Great point. Since Shawn Bradley just retired, Frye just moved up on the NBA's tallest players list. So did Tim Thomas for that matter. Maybe this duo will combine to average 8 boards this season?


----------



## alphadog (Jan 2, 2004)

*Come on, captain geek (Rashidi...AKA Sgt. video game)*

The question was only in relation to how he stacks up against other centers in size...nothing more. There are days when I'd like to pull your lower lip up over the top of your head. You can be such a jerk.


----------



## truth (Jul 16, 2002)

*Re: Come on, captain geek (Rashidi...AKA Sgt. video game)*



alphadog said:


> The question was only in relation to how he stacks up against other centers in size...nothing more. *There are days when I'd like to pull your lower lip up over the top of your head.* You can be such a jerk.


LMFAO!!!!!!!!!!!!

Rashidi,is there any particular reason you are so passively aggressive??

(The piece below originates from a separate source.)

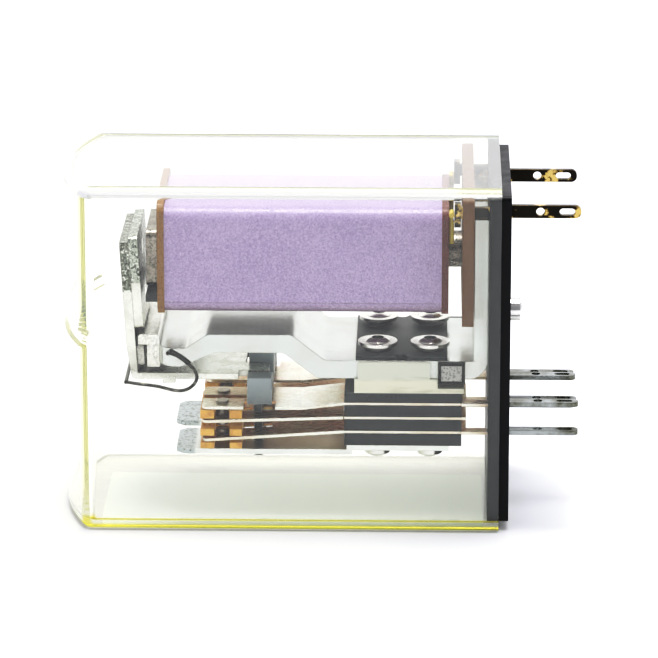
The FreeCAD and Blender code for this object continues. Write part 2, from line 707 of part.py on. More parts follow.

dont they teach you how to cope at laydenholic anonymous??


----------



## knickstorm (Jun 22, 2003)

Marvin Williams Jr. said:


> Is it just me or are these guys earily similar?


no way, woods problem was mental/psychological.

Channing has a good head, very determined and motivated, that alone will make him much better than Loren.


----------



## NYKBaller (Oct 29, 2003)

*Re: Come on, captain geek (Rashidi...AKA Sgt. video game)*

channing frye will be a stud


----------